Orangutan Threatened by Haze in Central Kalimantan. © Jurnasyanto Sukarno / Greenpeace
An orangutan drinks water using a plastic sachet

The Bornean Orangutan is now classified as “critically endangered”. The leading cause? Habitat loss due to forest clearing for plantations.

The Orangutan is an intelligent and beautiful species of Great Apes which spends the most time in trees of all Great Apes. Aside from the potential tragedy of losing such precious creatures for their own sake, they are also keystone species in these ecosystems, maintaining a careful balance by distributing seeds from fruit that they consume as part of their varied diet. In a practical sense, losing Orangutans could have dire impacts on the health of the ecosystem.

Climate change

Dirty palm oil industries are fuelling climate change. The fires used to burn rainforests in preparation for new plantations produce large quantities of greenhouse gasses contributing towards warming the planet but also removing the rainforests necessary for absorbing the greenhouse gasses out of the atmosphere.
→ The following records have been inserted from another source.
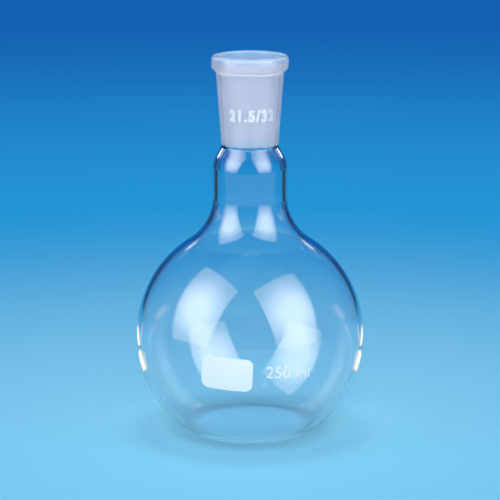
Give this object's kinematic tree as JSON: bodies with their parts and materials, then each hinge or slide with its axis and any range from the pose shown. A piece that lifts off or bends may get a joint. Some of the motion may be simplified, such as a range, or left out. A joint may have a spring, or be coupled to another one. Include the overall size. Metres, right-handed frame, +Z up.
{
  "type": "flat bottom flask",
  "caption": "Clear glass laboratory flask with a round bulb on a flat base, a short straight neck and a ground taper socket ending in a collar.",
  "frame": {"origin": "middle of the flat base's contact face", "axes": "+Z up along the neck; the glass is round about +Z, and the printed marks face -Y"},
  "size_m": [0.085, 0.085, 0.141],
  "materials": {
    "clear_glass": "clear and fire polished, with the bore of the joint ground matt",
    "white_enamel": "fired white enamel print"
  },
  "bodies": {
    "root": {"flask": "clear_glass"}
  },
  "joints": []
}
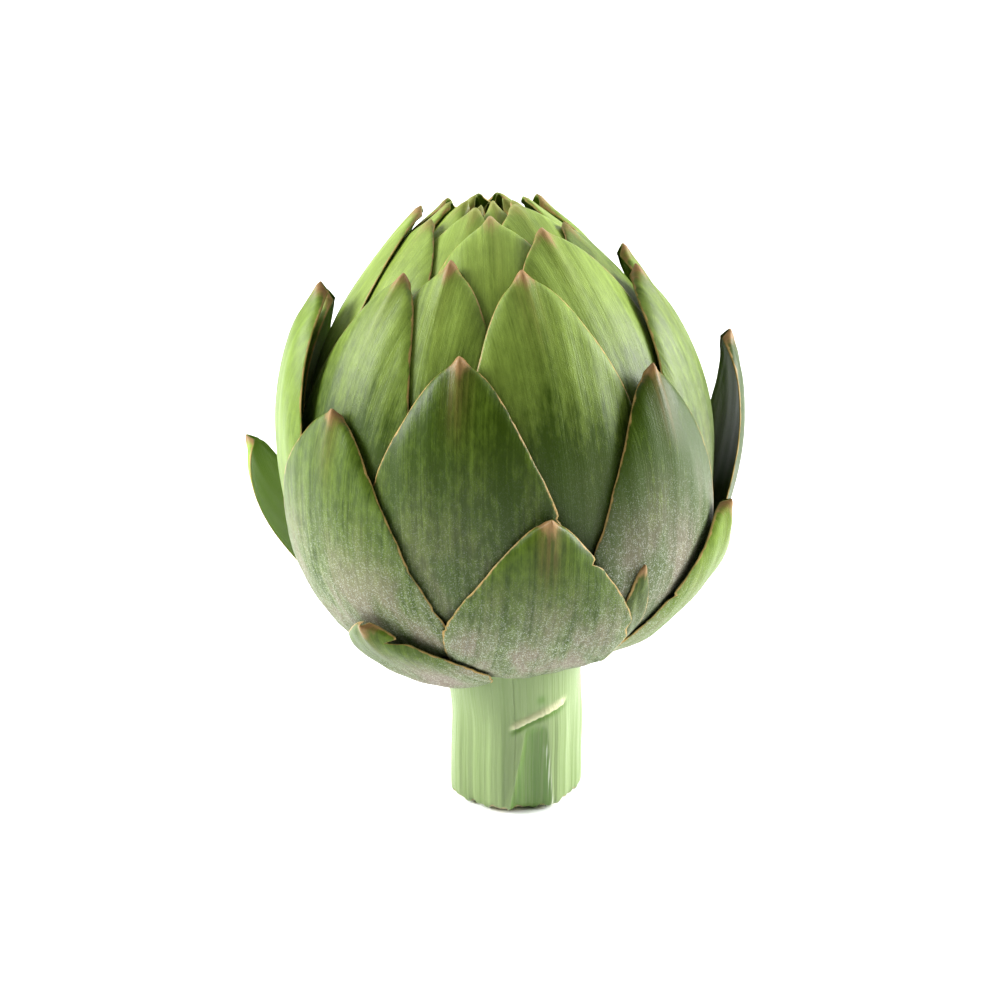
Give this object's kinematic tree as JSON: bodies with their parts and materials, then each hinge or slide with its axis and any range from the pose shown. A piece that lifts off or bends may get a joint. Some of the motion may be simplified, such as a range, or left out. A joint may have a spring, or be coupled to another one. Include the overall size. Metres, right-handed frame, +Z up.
{
  "type": "globe artichoke",
  "caption": "Fresh globe artichoke standing on its cut stem: overlapping pointed green bracts spiral up a round head to a small opening at the crown.",
  "frame": {"origin": "centre of the stem's flat cut base, on the surface it stands on", "axes": "+Z up from the cut through the stem towards the crown, -Y the head's front, +X to the right seen from the front; the head nods about 3 degrees towards -X"},
  "size_m": [0.1101, 0.0979, 0.1379],
  "materials": {
    "stem_and_heart": "matt pale green rind with lengthwise fibres",
    "choke": "soft cream bristles",
    "bract_outer": "leathery green with a grey bloom and tan margins",
    "bract_inner": "leathery pale green with tan margins"
  },
  "bodies": {
    "root": {"stem_and_heart": "stem_and_heart", "choke": "choke", "inner_bracts": "bract_inner", "bract_01": "bract_outer", "bract_02": "bract_outer", "bract_03": "bract_outer", "bract_04": "bract_outer", "bract_05": "bract_outer", "bract_06": "bract_outer", "bract_07": "bract_outer", "bract_08": "bract_outer", "bract_09": "bract_outer", "bract_10": "bract_outer", "bract_11": "bract_outer", "bract_12": "bract_outer", "bract_13": "bract_outer", "bract_14": "bract_outer", "bract_15": "bract_outer", "bract_16": "bract_outer", "bract_17": "bract_outer", "bract_18": "bract_outer", "bract_19": "bract_inner", "bract_20": "bract_inner", "bract_21": "bract_inner", "bract_22": "bract_inner", "bract_23": "bract_inner", "bract_24": "bract_inner", "bract_25": "bract_inner", "bract_26": "bract_inner", "bract_27": "bract_inner", "bract_28": "bract_inner", "bract_29": "bract_inner", "bract_30": "bract_inner", "bract_31": "bract_inner", "bract_32": "bract_inner", "bract_33": "bract_inner", "bract_34": "bract_inner", "bract_35": "bract_inner", "bract_36": "bract_inner", "bract_37": "bract_inner", "bract_38": "bract_inner", "bract_39": "bract_inner", "bract_40": "bract_inner", "bract_41": "bract_inner", "bract_42": "bract_inner", "bract_43": "bract_inner", "bract_44": "bract_inner", "bract_45": "bract_inner", "bract_46": "bract_inner", "bract_47": "bract_inner", "bract_48": "bract_inner", "bract_49": "bract_inner", "bract_50": "bract_inner", "bract_51": "bract_inner", "bract_52": "bract_inner", "bract_53": "bract_inner", "bract_54": "bract_inner"}
  },
  "joints": []
}
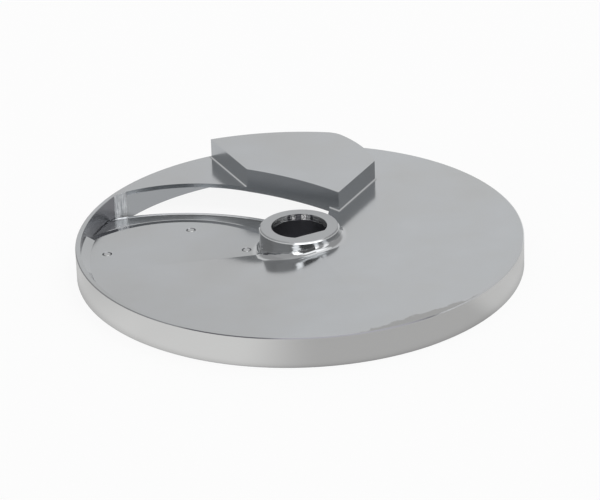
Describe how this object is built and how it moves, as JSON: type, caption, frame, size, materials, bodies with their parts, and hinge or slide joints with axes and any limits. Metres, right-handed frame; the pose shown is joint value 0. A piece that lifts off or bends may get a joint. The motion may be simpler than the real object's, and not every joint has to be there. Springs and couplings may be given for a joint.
{
  "type": "thick slicing disc",
  "caption": "Round metal slicing disc with a plain rim, a spiral deck, a curved blade in a wide slot, a raised pusher block and a hub with a D-shaped drive socket.",
  "frame": {"origin": "on the turning axis, in the plane of the rim's lower edge, on which the disc lies", "axes": "+Z along the turning axis from the rim's lower edge towards the hub's end; +X to the right and +Y to the back as the picture shows the disc"},
  "size_m": [0.205, 0.205, 0.024],
  "materials": {
    "disc_body": "satin, turned",
    "slicing_blade": "ground and honed",
    "blade_screws": "plain"
  },
  "bodies": {
    "root": {"disc_body": "disc_body", "slicing_blade": "slicing_blade", "blade_screw_1": "blade_screws", "blade_screw_2": "blade_screws", "blade_screw_3": "blade_screws"}
  },
  "joints": []
}
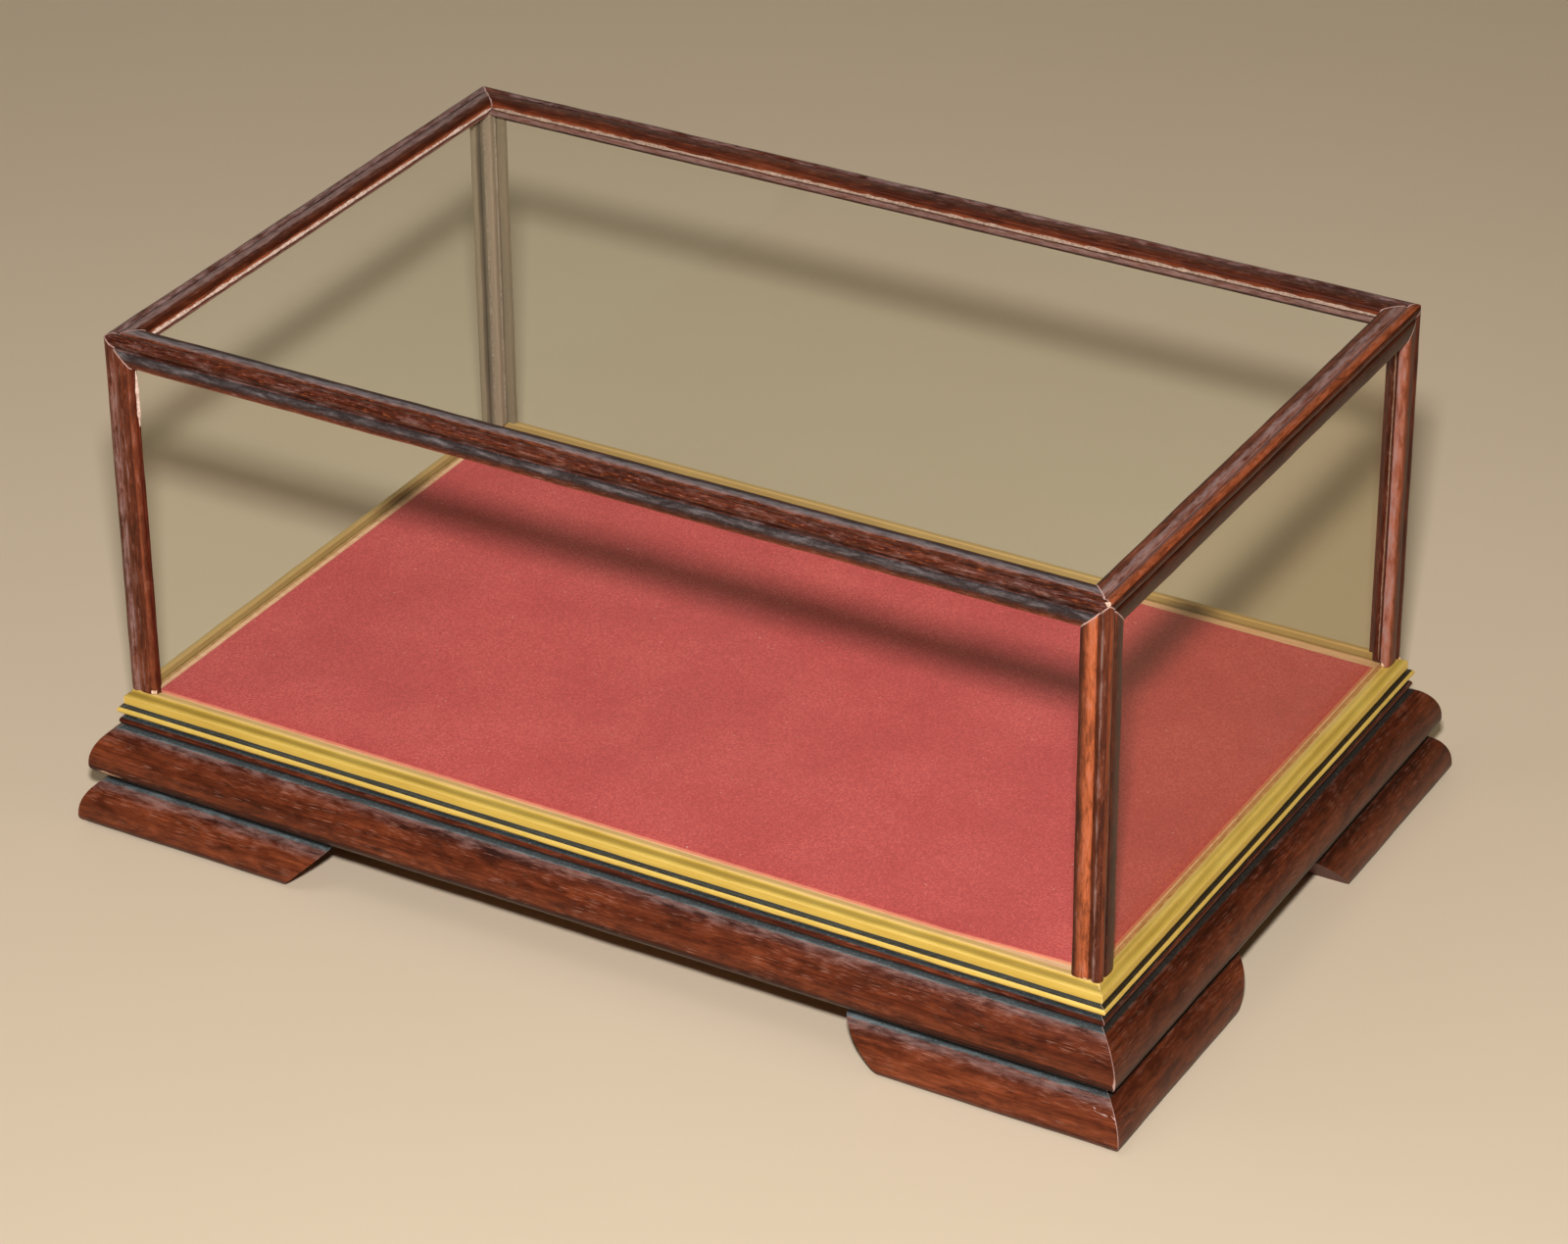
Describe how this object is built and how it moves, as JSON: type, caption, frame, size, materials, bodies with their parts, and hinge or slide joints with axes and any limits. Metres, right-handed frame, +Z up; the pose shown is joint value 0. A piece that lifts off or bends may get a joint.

Finally the roads created for palm oil plantation owners and loggers provide easy access to poachers and ‘exotic’ endangered animal smugglers. Without these roads, poachers were cut off from the depths of the forests effectively giving endangered animals a sanctuary to live, breed and recover. Now, they have direct and easy access causing further threats to Orangutans and other critically endangered species.

Dirty palm oil – who is responsible?

Oil Palm Trucks near Forest Fires in Sumatra. © Ulet  Ifansasti / Greenpeace
Trucks loaded with FFBs drive through the haze in Rokan Hilir Regency.

Even though the dirty palm oil industry is responsible for destroying precious forested areas in Indonesia and across South East Asia, big corporations that deliberately source from these suppliers are as guilty for the tropical forest destruction as the suppliers themselves. According to a report from Greenpeace, the palm oil demand from the largest brands, including Unilever, Nestlé, Colgate-Palmolive and Mondelez have led to the destruction of forested areas twice as big as Singapore in less than three years!

The report (assessing deforestation from 25 palm oil suppliers) also found that:

Wilmar, the world’s largest palm oil trader, plays a role in the forest undergrowth as it buys from 18 of these 20 palm oil suppliers. In 2013, Greenpeace International revealed that Wilmar and its suppliers were linked not only to deforestation, but also illegal and extensive clearance of tiger habitat. Later that same year the company announced a new policy aiming ‘no deforestation, no peat, no exploitation’. However, Greenpeace found that the group is still sourcing dirty palm oil and causing further destruction of pristine rainforests.

Are some palm oil products ok?

You don’t need to stop using palm oil products. However, if you want to make sure you’re not indirectly supporting dirty palm oil companies you can make sure that you’re not purchasing products from irresponsible suppliers. The best option to find responsibly produced palm oil products is to check for the Responsibly sourced palm oil (RSPO) label. If you don’t have this alternative, look then for palm oil products with the Green Palm label, which supports the transition to certified palm oil. The money from Green Palm help growers transiting to sustainable palm oil. Keep in mind that such purchases for sustainable products has the power to lead to a snowball effect that would help end those destructive practices.